Last year’s main event saw the number of entrants drop by 2,415 and some are anxious that a similar slump may be in store this year. With oil prices soaring, just getting to Vegas may be too much of stretch for some potential participants. When you factor in hotel rooms, meals and the myriad other potential costs, it is easy to see why people would be unwilling to put that much money on the line. In this unpredictable economic climate can the player with a family to support really justify the massive expense of playing in the World Series? For even the most die-hard poker fan, it’s a difficult question to answer.

The other major worry for WSOP organizers and sponsors is the ban on online gambling in the US. Ever since Chris Moneymaker won the main event from a $39 satellite, winning a WSOP package has been the main way in for many an amateur. However with the UIGEA in effect, countless players no longer have access to this cut-price method of entry.

A glance at the situation in Las Vegas in the months prior to the WSOP does not inspire confidence. Traditionally resilient to a recession, the Las Vegas economy has been transforming over the last 20 years. Whereas in the past gambling accounted for 60 percent of the revenue in Las Vegas, it now only accounts for 40 percent. In search of profits the casinos have shifted more towards leisure and retail – areas much more easily affected by a cautious consumer mindset.

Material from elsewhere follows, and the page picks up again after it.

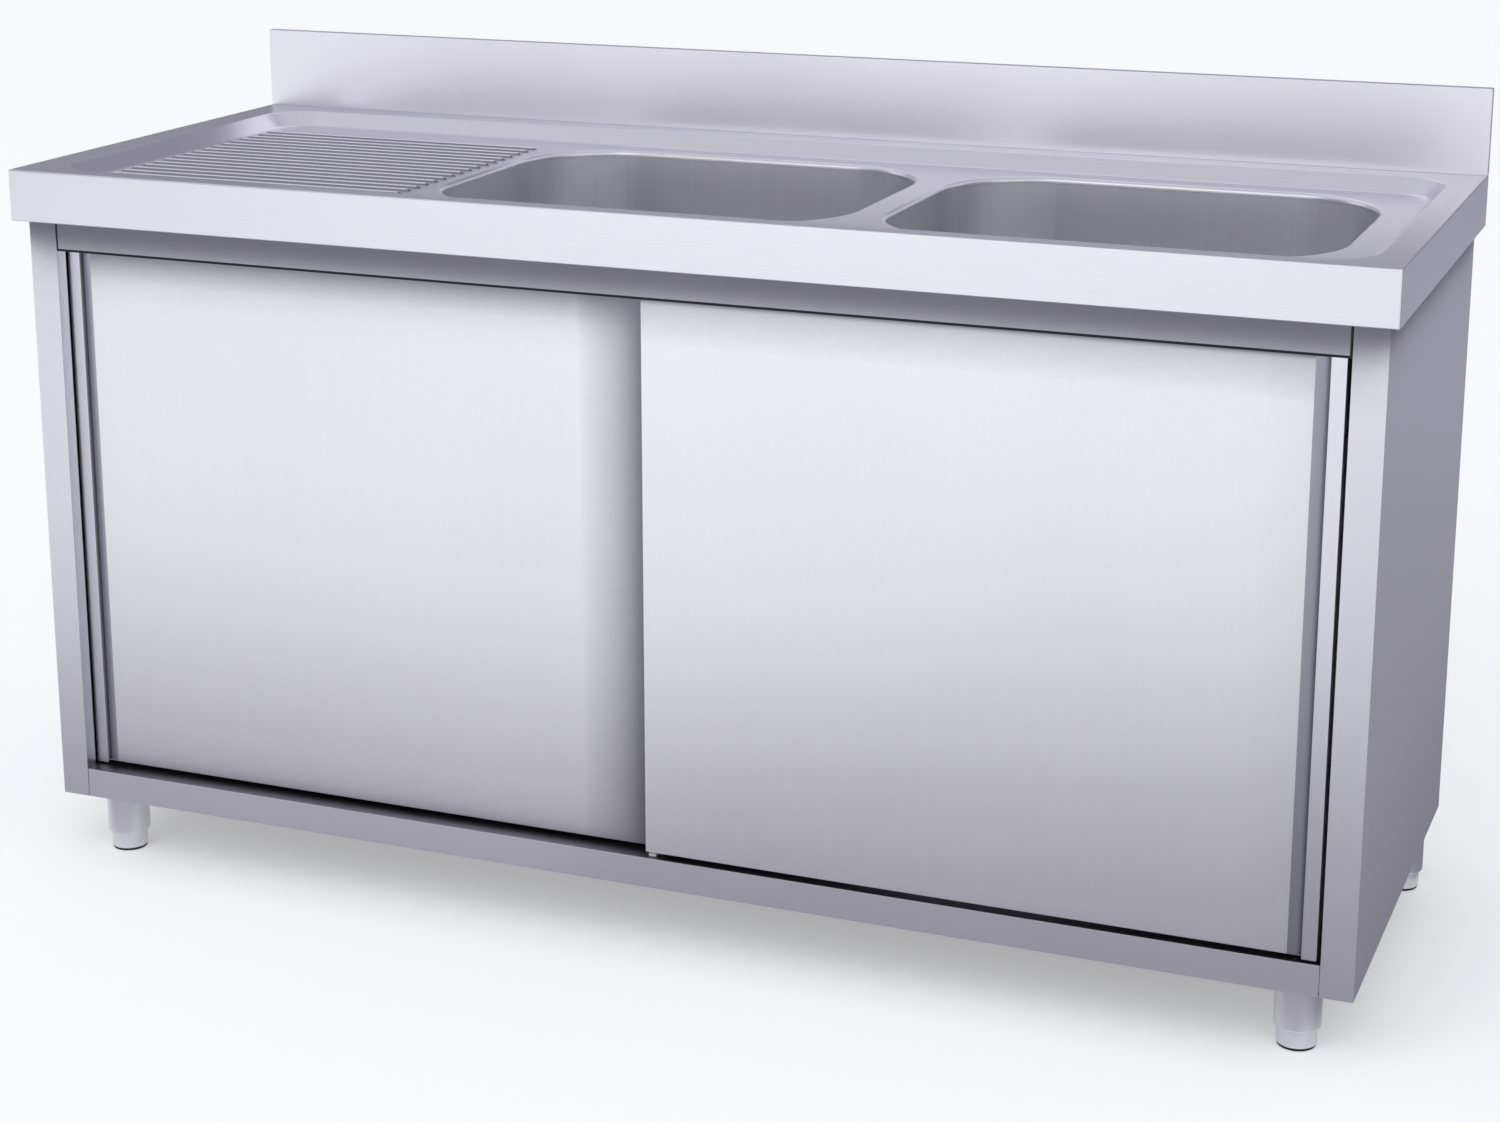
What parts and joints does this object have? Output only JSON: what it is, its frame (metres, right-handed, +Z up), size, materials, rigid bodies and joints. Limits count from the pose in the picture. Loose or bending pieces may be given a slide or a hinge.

So much for holidaymakers, you might say, what we care about are the gamblers. A fair point, but there’s still cause for concern on that front: Harrah’s Entertainment Inc. (the organizers of the World Series) have reported first quarter losses of $187.8 million, and gambling revenues for all the top casinos were down 4.8 percent in March.

Despite all this doom and gloom there are still plenty of reasons to remain upbeat. Hotels are being forced to cut room prices, possibly tempting in those undecided about whether to make the trip. Also, although main event entries were down, last year entries as a whole were up from 48,366 to over 50,000. With many people cautious about laying down the whole 10k, look for the smaller events to be even more popular this year. The organizers themselves are remaining confident: WSOP Communications Director Seth Palansky claims that hotel-room reservations and event pre-registrations are well ahead of last year’s figures.

No matter what the economic climate, the professionals will always be there. The WSOP is the most prestigious event in the poker calendar, a fact which is not about to change. Even if thousands less buy-in for the main event, it will still be a fantastic spectacle. It was only in 2003 that the tournament first surpassed 1000 players and, in the midst of the poker boom, we should forget how far poker has come in the last few years, and not be too quick to grieve what is – in the grand scheme of things – a minor blip.